Like the IAAF, those marathon officials want to have two sets of records: one mixed, one women-only. Unlike the IAAF's "world record" vs. "world best" distinction, they would call them both world records.
Right. That will certainly make everything less confusing.
Following that in the statement is this butt-kissing line: "WMM and AIMS congratulate the IAAF for introducing world road records and for continuing to support road running through its labelling scheme."
The marathon officials apparently think that by playing nice they will get the IAAF to reconsider.
In two years.
Which brings me back to the (presumably) farcical propositions I made for other record qualifiers.
Last I looked, the IAAF allows pace-setters, known as rabbits, in track races, runners who do a lap or two and then drop out. Their job is to facilitate world-record attempts.
And they also allow pace-setters in marathons, where these well-paid athletes drop out well before the finish. (Dosn't track have an honest effort rule?)
Other athletes can draft off those pace-setters, which lessens both the physical and psychological burden of running fast.
Yet I don't see any asterisk next to Roger Bannister's historic sub-4-minute mile, even though Bannister had help from two rabbits.
All the world's major marathons already have vehicles following the women's leaders during a race. They could furnish evidence of whether a woman is getting unfair aid (such as fetching drinks) from a designated male pace-setter or simply falling in behind a stranger who happens to be running the same pace.
And some would contend that men trying to keep up with the fastest women actually impede the women during a marathon.

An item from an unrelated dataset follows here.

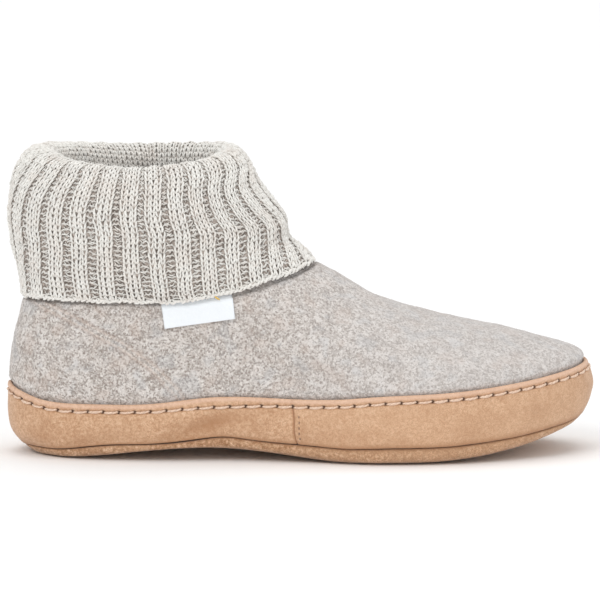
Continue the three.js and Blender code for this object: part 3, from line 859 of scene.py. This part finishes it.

"In my two mixed races (2002 Chicago and 2003 London) it was not my decision, rather the race organizers', to have male runners with me, and in each case I very consciously ran alongside them rather than ever behind," Radcliffe said in the Runner's World interview. "Indeed, in London, I was actively racing the two guys. Furthermore, I fully believe that I would have run pretty much the same time that day alone with the crowds and motorbikes."
So where are we now?
Well, if a woman runs 2:17:41, everyone will have to say it is a world record but not a world best because Radcliffe ran faster at both London in 2003 and Chicago in 2002 but those records didn't count after 2011 because some people who spend their lives playing with decimal points in dimly-lit rooms valued an unattainable standard of statistical purity over the real world appeal of their sport.